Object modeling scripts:
################

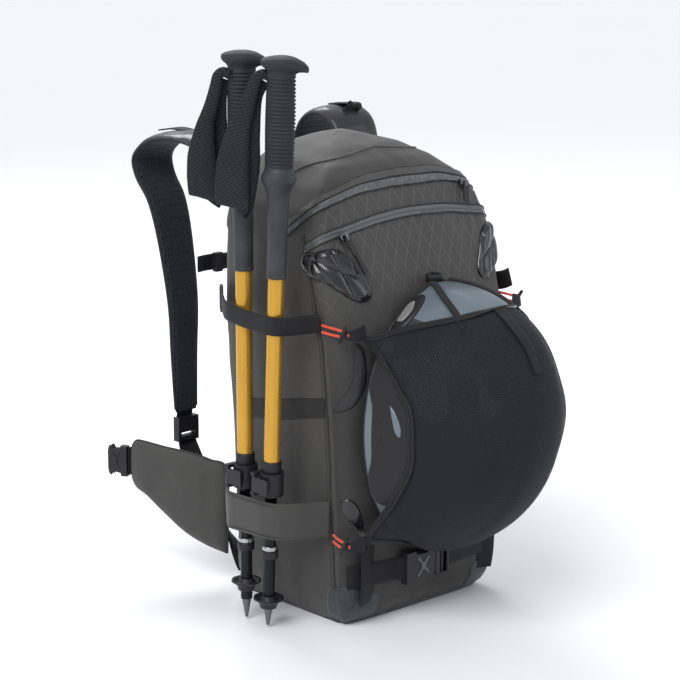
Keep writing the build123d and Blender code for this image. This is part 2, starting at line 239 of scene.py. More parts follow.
def mottled(s, color, grain, wear, shades, rough, bump):
    """Fine grain in the height, and cloudy wear in the colour and the gloss.

    wear is a cloud, its lowest and highest value in use, and shades are the colour's factors there;
    rough is the plain roughness with what wear takes off and adds, and bump a depth and strength."""
    cloud, low, high = wear
    plain, less, more = rough
    s.color(s.tint(s.span(cloud, 0.3, high), shade(color, shades[0]), shade(color, shades[1])))
    s.rough(s.span(cloud, low, 1 - low, plain - less, plain + more))
    s.bump(grain, *bump)
    return s.material


def plastic(name, color, rough=0.42):
    """Moulded plastic with a light spark-eroded grain and rubbed patches."""
    s = Shader(name, color, rough, Specular_IOR_Level=0.35)
    return mottled(s, color, s.clouds(0.0006, 2), (s.clouds(0.02, 4), 0.25, 0.7), (0.8, 1.3),
                   (rough, 0.08, 0.14), (0.0001, 0.4))


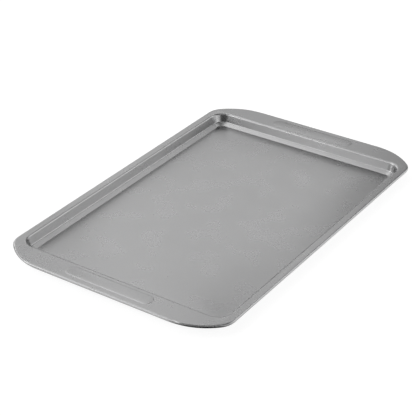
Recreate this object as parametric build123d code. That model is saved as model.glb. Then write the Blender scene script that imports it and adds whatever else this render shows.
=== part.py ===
from build123d import *
from math import atan2, cos, degrees, radians, sin, tan
import os

# A shallow baking sheet pressed from one steel blank, with its edge rolled round a wire.
# The origin is the centre of the floor's underside, X runs through both handles and Z is up.
# All sizes are in millimetres, and all turns are in degrees.

# The sheet and the overall size
sheet_thickness = 0.8
overall_length = 450.0
overall_width = 286.0
depth = 12.8

# The flanges, from the outer edge of the bead to the sharp corner over the wall
handle_flange = 29.3
side_flange = 9.8

# One outer corner: a wide arc leaves the handle's end and a tight one meets the long side
handle_arc_radius = 72.5
side_arc_radius = 22.5
side_arc_turn = 45.0

# The well, at the sharp corner between flange and wall
well_corner_radius = 17.0

# Every corner of the sheet turns the same way, by this much
corner_turn = 90.0

# The wall under the flange, and the shallower band below it that runs out to the floor
wall_lean = 4.0
band_drop = 2.4
band_lean = 6.0

# Bends, measured on the upper face of the sheet
rim_bend = 2.6
wall_foot_bend = 1.8
floor_bend = 1.8

# The wire, whose round section is drawn with flat sides because the curl hides it
wire_diameter = 2.2
wire_sides = 8
wire_end_gap = 1.0

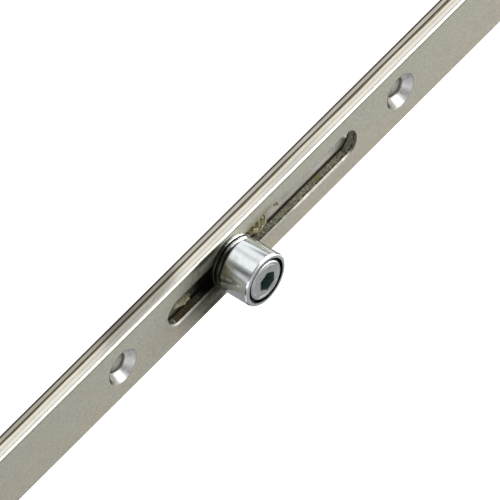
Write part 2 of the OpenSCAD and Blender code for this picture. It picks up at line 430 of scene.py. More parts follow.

################

**GIVEN PROBLEM:**
Output all of the data again, exactly.

**THE RESULT:**
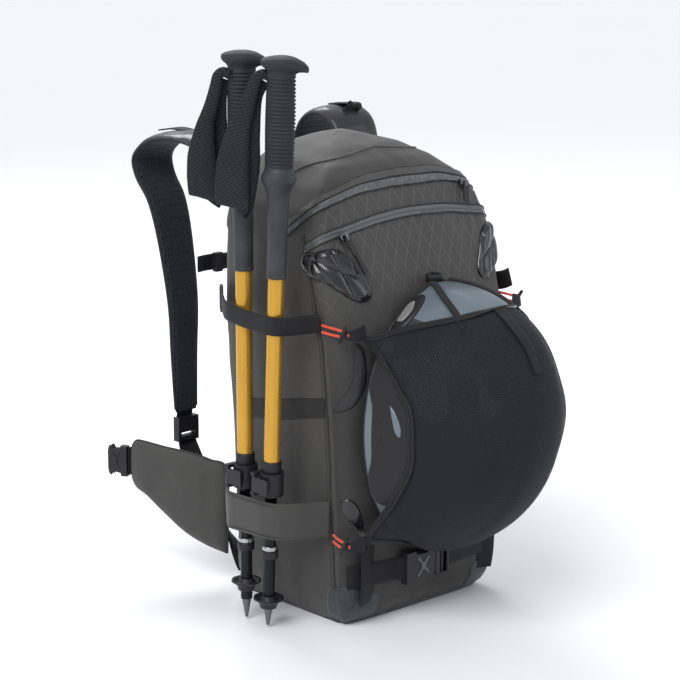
Keep writing the build123d and Blender code for this image. This is part 2, starting at line 239 of scene.py. More parts follow.
def mottled(s, color, grain, wear, shades, rough, bump):
    """Fine grain in the height, and cloudy wear in the colour and the gloss.

    wear is a cloud, its lowest and highest value in use, and shades are the colour's factors there;
    rough is the plain roughness with what wear takes off and adds, and bump a depth and strength."""
    cloud, low, high = wear
    plain, less, more = rough
    s.color(s.tint(s.span(cloud, 0.3, high), shade(color, shades[0]), shade(color, shades[1])))
    s.rough(s.span(cloud, low, 1 - low, plain - less, plain + more))
    s.bump(grain, *bump)
    return s.material


def plastic(name, color, rough=0.42):
    """Moulded plastic with a light spark-eroded grain and rubbed patches."""
    s = Shader(name, color, rough, Specular_IOR_Level=0.35)
    return mottled(s, color, s.clouds(0.0006, 2), (s.clouds(0.02, 4), 0.25, 0.7), (0.8, 1.3),
                   (rough, 0.08, 0.14), (0.0001, 0.4))


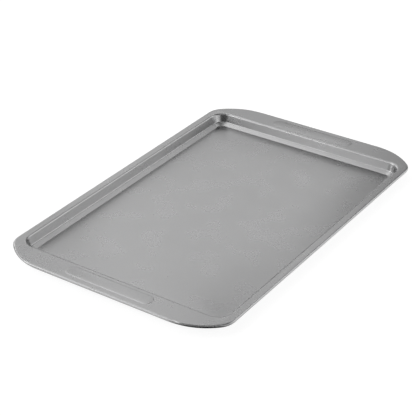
Recreate this object as parametric build123d code. That model is saved as model.glb. Then write the Blender scene script that imports it and adds whatever else this render shows.
=== part.py ===
from build123d import *
from math import atan2, cos, degrees, radians, sin, tan
import os

# A shallow baking sheet pressed from one steel blank, with its edge rolled round a wire.
# The origin is the centre of the floor's underside, X runs through both handles and Z is up.
# All sizes are in millimetres, and all turns are in degrees.

# The sheet and the overall size
sheet_thickness = 0.8
overall_length = 450.0
overall_width = 286.0
depth = 12.8

# The flanges, from the outer edge of the bead to the sharp corner over the wall
handle_flange = 29.3
side_flange = 9.8

# One outer corner: a wide arc leaves the handle's end and a tight one meets the long side
handle_arc_radius = 72.5
side_arc_radius = 22.5
side_arc_turn = 45.0

# The well, at the sharp corner between flange and wall
well_corner_radius = 17.0

# Every corner of the sheet turns the same way, by this much
corner_turn = 90.0

# The wall under the flange, and the shallower band below it that runs out to the floor
wall_lean = 4.0
band_drop = 2.4
band_lean = 6.0

# Bends, measured on the upper face of the sheet
rim_bend = 2.6
wall_foot_bend = 1.8
floor_bend = 1.8

# The wire, whose round section is drawn with flat sides because the curl hides it
wire_diameter = 2.2
wire_sides = 8
wire_end_gap = 1.0

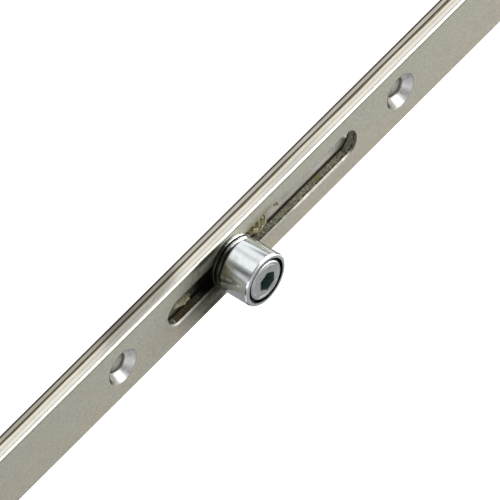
Write part 2 of the OpenSCAD and Blender code for this picture. It picks up at line 430 of scene.py. More parts follow.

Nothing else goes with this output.